大業十四年(公元618年)正月初一,隋恭帝楊侑下詔:唐王李淵可以“劍履上殿、讚拜不名”。這就是說,從此李淵上殿不需要解下佩劍,不需要脫靴,奏事時不需由侍臣唱名。

中國曆代權臣都曾經擁有過這個特權。遠的不說,隋文帝楊堅在篡周前夕也享受過這樣的待遇。在新年的第一天,李淵被授予(或者說攫取)這個特權,足以表明他已經向不遠處的那張皇帝寶座又邁進了一步,同時等於向天下人發布了一則政治預告——隋王朝壽終正寢的日子為期不遠了。

正月二十二日,李淵命世子李建成為東討元帥、秦公李世民為副元帥,率諸路兵馬十餘萬人進軍東都。二月初四,李淵再命太常卿鄭元(左王右壽)進軍南陽郡(今河南鄧州市),命左領軍司馬馬元規進軍安陸郡(今湖北安陸市)及荊襄地區。

大業十四年(公元618年)三月,隋煬帝楊廣在江都被宇文化及等人所殺。消息傳至長安,李淵做出一副十分傷心的樣子,仰天慟哭說:“吾北麵事主,因關山阻隔而不能救,但實在不敢忘卻悲哀啊!”

至此,這場由李淵自導自演的“匡扶帝室”的政治秀,終於在這一抹矯情的淚水中畫上一個圓滿的句號。

接下來發生的一切就順理成章了。

五月十四日,隋恭帝楊侑被迫將皇位禪讓給唐王李淵,黯然離開了皇宮。

二十日,五十三歲的李淵在太極殿登基稱帝,是為唐高祖;同時祭天、大赦、改元武德。同日,唐政府將隋朝的郡縣製改為州縣製,並按五行關係推演,推定唐朝屬“土德”,以黃色為最高貴的顏色。

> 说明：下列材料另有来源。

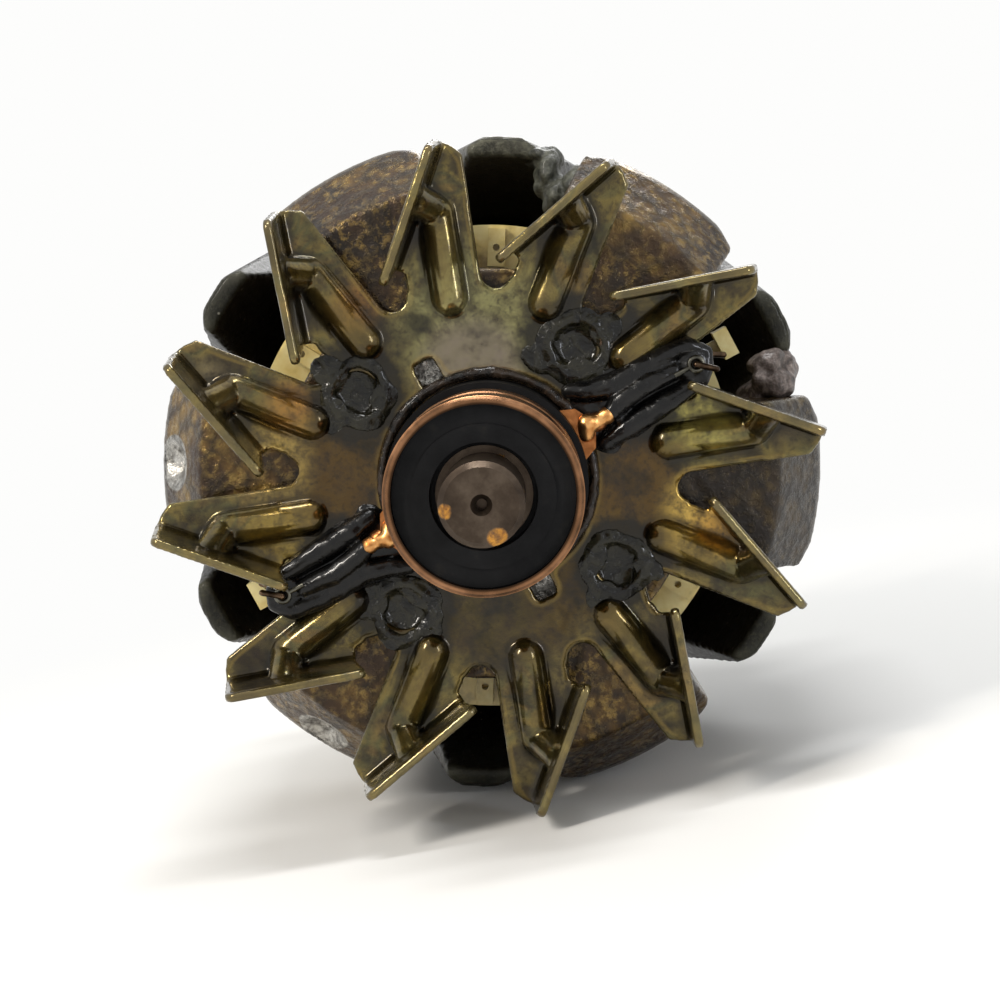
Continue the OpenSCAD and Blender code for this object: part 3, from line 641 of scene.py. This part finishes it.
def ball(shape, centre, half_sizes_mm, turn=0.0):
    """Adds a ball stretched along X, Y and Z and turned about the shaft's line."""
    single = bmesh.new()
    bmesh.ops.create_uvsphere(single, u_segments=16, v_segments=10, radius=1.0)
    scale = Matrix.Diagonal((*(half * MM for half in half_sizes_mm), 1.0))
    place = Matrix.Translation(centre) @ Matrix.Rotation(turn, 4, "Y")
    bmesh.ops.transform(single, matrix=place @ scale, verts=single.verts)
    mesh = bpy.data.meshes.new("ball")
    single.to_mesh(mesh)
    single.free()
    shape.from_mesh(mesh)
    bpy.data.meshes.remove(mesh)


def run(shape, points, radii_mm):
    """Adds balls in a row through points, about a quarter of a radius apart, as a strand or a run."""
    for (start, first), (end, last) in zip(zip(points, radii_mm), zip(points[1:], radii_mm[1:])):
        steps = max(1, math.ceil((end - start).length / (0.27 * min(first, last) * MM)))
        for step in range(steps + 1):
            share = step / steps
            size = first + (last - first) * share
            ball(shape, start.lerp(end, share), (size, size, size))


def melt(name, shape, finish, rough_mm, rough_size_mm, voxel_mm=0.3, passes=4):
    """Fuses overlapping balls into one skin, roughens it, and places it as a piece."""
    loose = bpy.data.meshes.new(name)
    shape.to_mesh(loose)
    shape.free()
    mesh = skinned(loose, voxel_mm, passes)
    pushes = [vert.normal * noise.noise(vert.co / (rough_size_mm * MM)) for vert in mesh.vertices]
    for vert, push in zip(mesh.vertices, pushes):
        vert.co += push * rough_mm * MM
    mark_curvature(mesh, 6, voxel_mm)
    return place_piece(name, mesh, finish, smooth_angle=80)


# ---- Settings that a user would change ----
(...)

六月初一,李淵任命李世民為尚書令,裴寂為右仆射、知政事,劉文靜為納言,蕭瑀、竇威為內史令,裴晞為尚書左丞,李綱為禮部尚書、參掌選事(即兼吏部尚書事),竇璡為戶部尚書,屈突通為兵部尚書,獨孤懷恩為工部尚書,陳叔達、崔民幹為黃門侍郎,唐儉為內史侍郎,殷開山為吏部侍郎,韋義節為禮部侍郎,趙慈景為兵部侍郎,李瑗為刑部侍郎。

同日,唐政府廢除隋《大業律》,另行頒布新律法。

六月七日,李淵立李建成為太子,李世民為秦王,李元吉為齊王。